Set exercise
Can you restate the records below word for word?

Raw records
• • • •

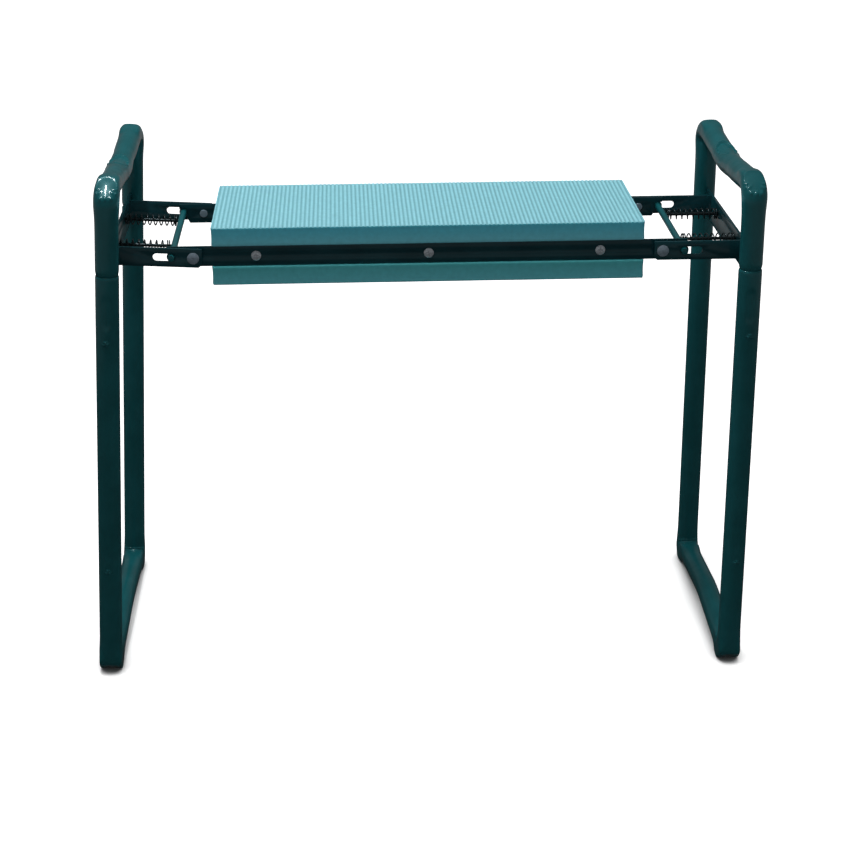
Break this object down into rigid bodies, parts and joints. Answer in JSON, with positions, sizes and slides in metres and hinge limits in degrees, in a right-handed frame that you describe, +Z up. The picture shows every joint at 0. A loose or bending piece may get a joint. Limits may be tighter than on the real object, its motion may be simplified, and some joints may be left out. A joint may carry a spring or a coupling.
{
  "type": "folding garden kneeler",
  "caption": "Folding garden kneeler and seat: ribbed foam pad on a railed board, hinged between two bent-tube leg frames with sprung lock rods.",
  "frame": {"origin": "on the floor under the middle of the whole object, measured between the outermost points of the two leg frames; the seat's middle lies about 10 mm to +X of it because the left legs splay out", "axes": "+X along the seat to the right leg frame, +Y from the front rail to the rear rail, +Z up"},
  "size_m": [0.6084, 0.2552, 0.4788],
  "materials": {
    "foam": "matt ribbed EVA foam",
    "board": "matt",
    "green_paint": "glossy dark green paint",
    "rivet": "zinc plated",
    "screw": "zinc plated",
    "rod": "plain steel",
    "spring": "plain spring steel"
  },
  "bodies": {
    "seat": {"rail_front": "green_paint", "rail_rear": "green_paint", "core_board": "board", "foam_top": "foam", "foam_bottom": "foam", "screws_front": "screw", "screws_rear": "screw", "left_pivot_rivets": "rivet", "right_pivot_rivets": "rivet", "left_pivot_spacers": "rivet", "right_pivot_spacers": "rivet"},
    "left_legs": {"left_handle_tube": "green_paint", "left_foot_tube": "green_paint", "left_bracket": "green_paint", "left_spring_front": "spring", "left_spring_rear": "spring"},
    "left_lock": {"left_lock_rod": "green_paint", "left_guide_pin_front": "rod", "left_guide_pin_rear": "rod"},
    "right_legs": {"right_handle_tube": "green_paint", "right_foot_tube": "green_paint", "right_bracket": "green_paint", "right_spring_front": "spring", "right_spring_rear": "spring"},
    "right_lock": {"right_lock_rod": "green_paint", "right_guide_pin_front": "rod", "right_guide_pin_rear": "rod"}
  },
  "joints": [
    {"name": "left_fold", "type": "hinge", "parent": "seat", "child": "left_legs", "pos_m": [-0.20094, 0, 0.39705], "axis": [0, -1, 0], "range_deg": [0, 97.5]},
    {"name": "left_lock_slide", "type": "slide", "parent": "left_legs", "child": "left_lock", "axis": [-0.9986, 0, 0.0523], "range_m": [0, 0.0128], "stiffness_N_per_m": 600, "springref_m": -0.01, "deforming": ["left_spring_front", "left_spring_rear"]},
    {"name": "right_fold", "type": "hinge", "parent": "seat", "child": "right_legs", "pos_m": [0.22106, 0, 0.39705], "axis": [0, 1, 0], "range_deg": [0, 85]},
    {"name": "right_lock_slide", "type": "slide", "parent": "right_legs", "child": "right_lock", "axis": [1, 0, 0], "range_m": [0, 0.0128], "stiffness_N_per_m": 600, "springref_m": -0.01, "deforming": ["right_spring_front", "right_spring_rear"]}
  ]
}
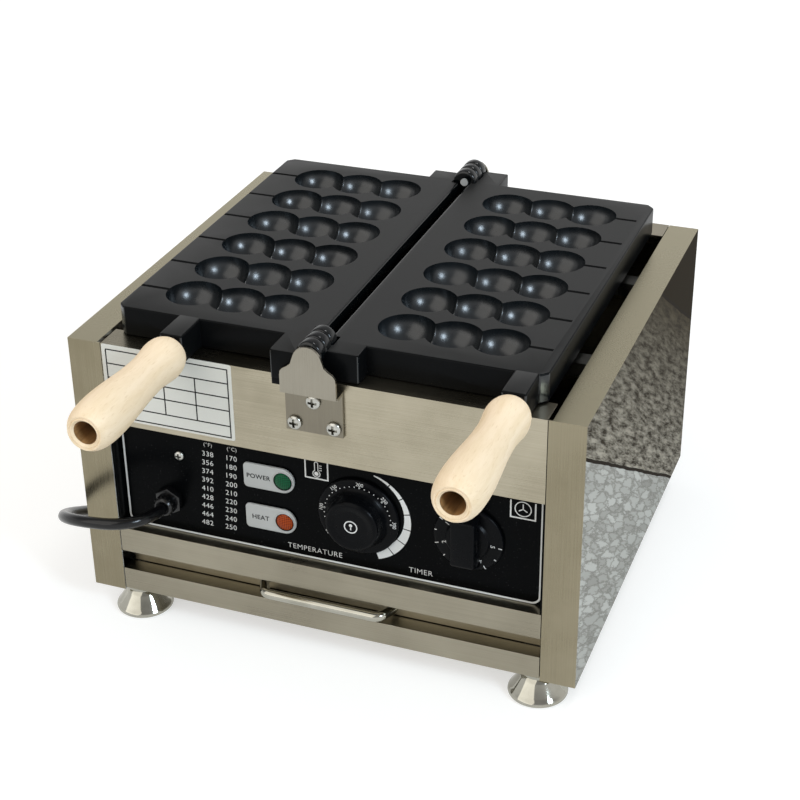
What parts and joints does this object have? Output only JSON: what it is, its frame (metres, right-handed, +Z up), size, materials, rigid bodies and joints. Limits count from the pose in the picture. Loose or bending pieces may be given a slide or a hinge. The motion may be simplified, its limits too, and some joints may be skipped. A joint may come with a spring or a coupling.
{
  "type": "rotary ball waffle maker",
  "caption": "Countertop electric ball-waffle maker: steel cabinet, two cast mould plates on one central hinge, each turning over onto the other, crumb drawer, thermostat and timer knobs.",
  "frame": {"origin": "centre of the footprint without the cord, on the surface that the feet stand on", "axes": "+X to the user's right, +Y from the control panel to the back, +Z up"},
  "size_m": [0.382, 0.5854, 0.2528],
  "materials": {
    "stainless": "satin stainless steel sheet, brushed",
    "chrome": "bright chrome plating",
    "zinc": "zinc plated steel",
    "non_stick": "cast aluminium with a black non-stick coating",
    "beech": "turned beech, unvarnished",
    "black_paint": "black painted steel sheet, semi-gloss",
    "black_plastic": "black moulded plastic",
    "pale_plastic": "pale grey moulded plastic",
    "green_lens": "green translucent lens, unlit",
    "orange_lens": "orange translucent lens, unlit",
    "heater": "heat-darkened steel sheath",
    "cord_rubber": "black cord sheath, slightly glossy"
  },
  "bodies": {
    "cabinet": {"side_panel_left": "stainless", "side_panel_right": "stainless", "rear_panel": "stainless", "front_upper_panel": "stainless", "lower_front_rail": "stainless", "bottom_front_rail": "stainless", "control_panel": "black_paint", "base_plate": "stainless", "control_box": "zinc", "foot_front_left": "chrome", "foot_rear_left": "chrome", "foot_front_right": "chrome", "foot_rear_right": "chrome", "hinge_bracket_front": "stainless", "hinge_bracket_rear": "stainless", "hinge_pin_front": "zinc", "hinge_pin_rear": "zinc", "hinge_screw_front_left": "zinc", "hinge_screw_front_right": "zinc", "hinge_screw_front_top": "zinc", "hinge_screw_rear_left": "zinc", "hinge_screw_rear_right": "zinc", "hinge_screw_rear_top": "zinc", "heating_element_left": "heater", "heating_element_right": "heater", "element_support_front": "zinc", "element_support_rear": "zinc", "thermostat_body": "zinc", "thermostat_probe": "chrome", "timer_body": "black_plastic", "power_lamp": "pale_plastic", "power_lens": "green_lens", "heat_lamp": "pale_plastic", "heat_lens": "orange_lens", "terminal_block": "pale_plastic", "panel_screw": "zinc", "cable_gland": "black_plastic", "gland_locknut": "black_plastic", "drawer_runner_left": "zinc", "drawer_runner_right": "zinc", "power_cord": "cord_rubber", "cord_coil": "cord_rubber", "cord_tie": "black_plastic", "cord_plug": "black_plastic"},
    "left_mould": {"mould_plate_left": "non_stick", "handle_rod_left": "zinc", "grip_left": "beech", "handle_nut_left": "zinc"},
    "right_mould": {"mould_plate_right": "non_stick", "handle_rod_right": "zinc", "grip_right": "beech", "handle_nut_right": "zinc"},
    "drawer": {"crumb_tray": "stainless", "drawer_handle": "chrome"},
    "temperature_control": {"temperature_knob": "black_plastic", "thermostat_shaft": "zinc"},
    "timer_control": {"timer_knob": "black_plastic", "timer_shaft": "zinc"}
  },
  "joints": [
    {"name": "left_mould_turn", "type": "hinge", "parent": "cabinet", "child": "left_mould", "pos_m": [0, 0.0564, 0.24375], "axis": [0, 1, 0], "range_deg": [0, 180]},
    {"name": "right_mould_turn", "type": "hinge", "parent": "cabinet", "child": "right_mould", "pos_m": [0, 0.0564, 0.24375], "axis": [0, -1, 0], "range_deg": [0, 180]},
    {"name": "drawer_slide", "type": "slide", "parent": "cabinet", "child": "drawer", "axis": [0, -1, 0], "range_m": [0, 0.24]},
    {"name": "temperature_knob_turn", "type": "hinge", "parent": "cabinet", "child": "temperature_control", "pos_m": [0.0245, -0.0921, 0.1185], "axis": [0, 1, 0], "range_deg": [0, 290]},
    {"name": "timer_knob_turn", "type": "hinge", "parent": "cabinet", "child": "timer_control", "pos_m": [0.102, -0.0921, 0.1185], "axis": [0, 1, 0], "range_deg": [0, 300]}
  ]
}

• • • •

Response to the exercise
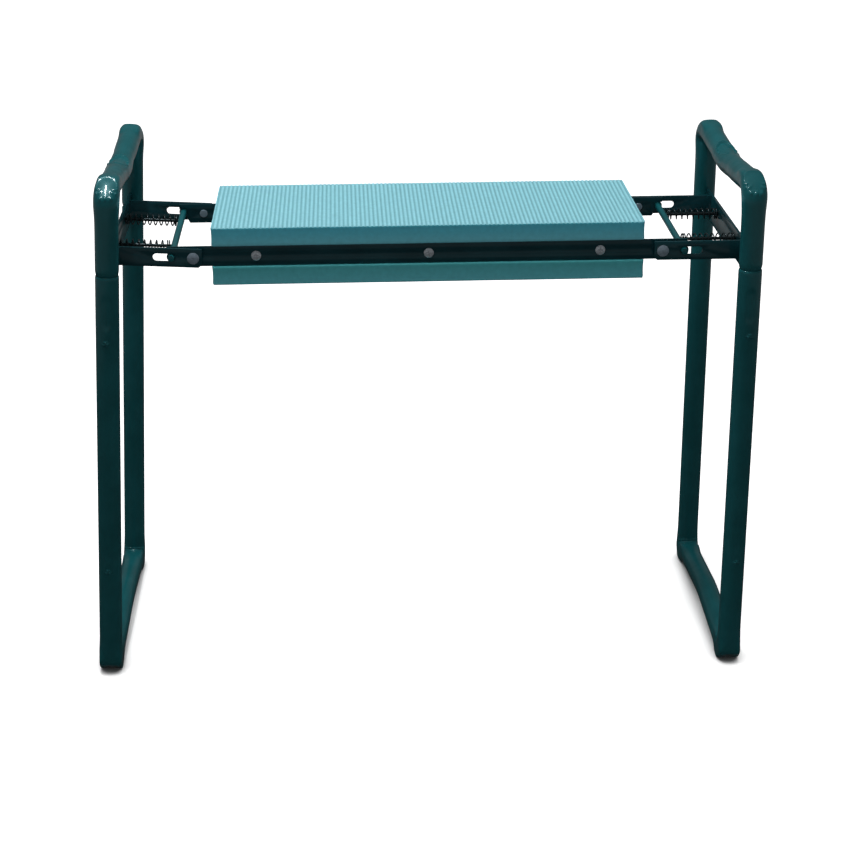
Break this object down into rigid bodies, parts and joints. Answer in JSON, with positions, sizes and slides in metres and hinge limits in degrees, in a right-handed frame that you describe, +Z up. The picture shows every joint at 0. A loose or bending piece may get a joint. Limits may be tighter than on the real object, its motion may be simplified, and some joints may be left out. A joint may carry a spring or a coupling.
{
  "type": "folding garden kneeler",
  "caption": "Folding garden kneeler and seat: ribbed foam pad on a railed board, hinged between two bent-tube leg frames with sprung lock rods.",
  "frame": {"origin": "on the floor under the middle of the whole object, measured between the outermost points of the two leg frames; the seat's middle lies about 10 mm to +X of it because the left legs splay out", "axes": "+X along the seat to the right leg frame, +Y from the front rail to the rear rail, +Z up"},
  "size_m": [0.6084, 0.2552, 0.4788],
  "materials": {
    "foam": "matt ribbed EVA foam",
    "board": "matt",
    "green_paint": "glossy dark green paint",
    "rivet": "zinc plated",
    "screw": "zinc plated",
    "rod": "plain steel",
    "spring": "plain spring steel"
  },
  "bodies": {
    "seat": {"rail_front": "green_paint", "rail_rear": "green_paint", "core_board": "board", "foam_top": "foam", "foam_bottom": "foam", "screws_front": "screw", "screws_rear": "screw", "left_pivot_rivets": "rivet", "right_pivot_rivets": "rivet", "left_pivot_spacers": "rivet", "right_pivot_spacers": "rivet"},
    "left_legs": {"left_handle_tube": "green_paint", "left_foot_tube": "green_paint", "left_bracket": "green_paint", "left_spring_front": "spring", "left_spring_rear": "spring"},
    "left_lock": {"left_lock_rod": "green_paint", "left_guide_pin_front": "rod", "left_guide_pin_rear": "rod"},
    "right_legs": {"right_handle_tube": "green_paint", "right_foot_tube": "green_paint", "right_bracket": "green_paint", "right_spring_front": "spring", "right_spring_rear": "spring"},
    "right_lock": {"right_lock_rod": "green_paint", "right_guide_pin_front": "rod", "right_guide_pin_rear": "rod"}
  },
  "joints": [
    {"name": "left_fold", "type": "hinge", "parent": "seat", "child": "left_legs", "pos_m": [-0.20094, 0, 0.39705], "axis": [0, -1, 0], "range_deg": [0, 97.5]},
    {"name": "left_lock_slide", "type": "slide", "parent": "left_legs", "child": "left_lock", "axis": [-0.9986, 0, 0.0523], "range_m": [0, 0.0128], "stiffness_N_per_m": 600, "springref_m": -0.01, "deforming": ["left_spring_front", "left_spring_rear"]},
    {"name": "right_fold", "type": "hinge", "parent": "seat", "child": "right_legs", "pos_m": [0.22106, 0, 0.39705], "axis": [0, 1, 0], "range_deg": [0, 85]},
    {"name": "right_lock_slide", "type": "slide", "parent": "right_legs", "child": "right_lock", "axis": [1, 0, 0], "range_m": [0, 0.0128], "stiffness_N_per_m": 600, "springref_m": -0.01, "deforming": ["right_spring_front", "right_spring_rear"]}
  ]
}
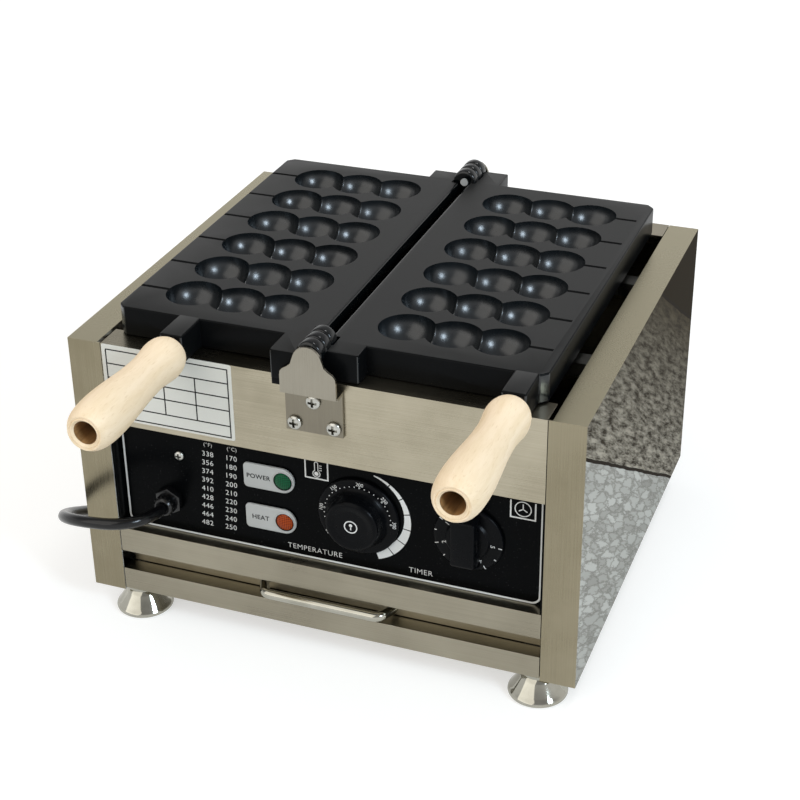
What parts and joints does this object have? Output only JSON: what it is, its frame (metres, right-handed, +Z up), size, materials, rigid bodies and joints. Limits count from the pose in the picture. Loose or bending pieces may be given a slide or a hinge. The motion may be simplified, its limits too, and some joints may be skipped. A joint may come with a spring or a coupling.
{
  "type": "rotary ball waffle maker",
  "caption": "Countertop electric ball-waffle maker: steel cabinet, two cast mould plates on one central hinge, each turning over onto the other, crumb drawer, thermostat and timer knobs.",
  "frame": {"origin": "centre of the footprint without the cord, on the surface that the feet stand on", "axes": "+X to the user's right, +Y from the control panel to the back, +Z up"},
  "size_m": [0.382, 0.5854, 0.2528],
  "materials": {
    "stainless": "satin stainless steel sheet, brushed",
    "chrome": "bright chrome plating",
    "zinc": "zinc plated steel",
    "non_stick": "cast aluminium with a black non-stick coating",
    "beech": "turned beech, unvarnished",
    "black_paint": "black painted steel sheet, semi-gloss",
    "black_plastic": "black moulded plastic",
    "pale_plastic": "pale grey moulded plastic",
    "green_lens": "green translucent lens, unlit",
    "orange_lens": "orange translucent lens, unlit",
    "heater": "heat-darkened steel sheath",
    "cord_rubber": "black cord sheath, slightly glossy"
  },
  "bodies": {
    "cabinet": {"side_panel_left": "stainless", "side_panel_right": "stainless", "rear_panel": "stainless", "front_upper_panel": "stainless", "lower_front_rail": "stainless", "bottom_front_rail": "stainless", "control_panel": "black_paint", "base_plate": "stainless", "control_box": "zinc", "foot_front_left": "chrome", "foot_rear_left": "chrome", "foot_front_right": "chrome", "foot_rear_right": "chrome", "hinge_bracket_front": "stainless", "hinge_bracket_rear": "stainless", "hinge_pin_front": "zinc", "hinge_pin_rear": "zinc", "hinge_screw_front_left": "zinc", "hinge_screw_front_right": "zinc", "hinge_screw_front_top": "zinc", "hinge_screw_rear_left": "zinc", "hinge_screw_rear_right": "zinc", "hinge_screw_rear_top": "zinc", "heating_element_left": "heater", "heating_element_right": "heater", "element_support_front": "zinc", "element_support_rear": "zinc", "thermostat_body": "zinc", "thermostat_probe": "chrome", "timer_body": "black_plastic", "power_lamp": "pale_plastic", "power_lens": "green_lens", "heat_lamp": "pale_plastic", "heat_lens": "orange_lens", "terminal_block": "pale_plastic", "panel_screw": "zinc", "cable_gland": "black_plastic", "gland_locknut": "black_plastic", "drawer_runner_left": "zinc", "drawer_runner_right": "zinc", "power_cord": "cord_rubber", "cord_coil": "cord_rubber", "cord_tie": "black_plastic", "cord_plug": "black_plastic"},
    "left_mould": {"mould_plate_left": "non_stick", "handle_rod_left": "zinc", "grip_left": "beech", "handle_nut_left": "zinc"},
    "right_mould": {"mould_plate_right": "non_stick", "handle_rod_right": "zinc", "grip_right": "beech", "handle_nut_right": "zinc"},
    "drawer": {"crumb_tray": "stainless", "drawer_handle": "chrome"},
    "temperature_control": {"temperature_knob": "black_plastic", "thermostat_shaft": "zinc"},
    "timer_control": {"timer_knob": "black_plastic", "timer_shaft": "zinc"}
  },
  "joints": [
    {"name": "left_mould_turn", "type": "hinge", "parent": "cabinet", "child": "left_mould", "pos_m": [0, 0.0564, 0.24375], "axis": [0, 1, 0], "range_deg": [0, 180]},
    {"name": "right_mould_turn", "type": "hinge", "parent": "cabinet", "child": "right_mould", "pos_m": [0, 0.0564, 0.24375], "axis": [0, -1, 0], "range_deg": [0, 180]},
    {"name": "drawer_slide", "type": "slide", "parent": "cabinet", "child": "drawer", "axis": [0, -1, 0], "range_m": [0, 0.24]},
    {"name": "temperature_knob_turn", "type": "hinge", "parent": "cabinet", "child": "temperature_control", "pos_m": [0.0245, -0.0921, 0.1185], "axis": [0, 1, 0], "range_deg": [0, 290]},
    {"name": "timer_knob_turn", "type": "hinge", "parent": "cabinet", "child": "timer_control", "pos_m": [0.102, -0.0921, 0.1185], "axis": [0, 1, 0], "range_deg": [0, 300]}
  ]
}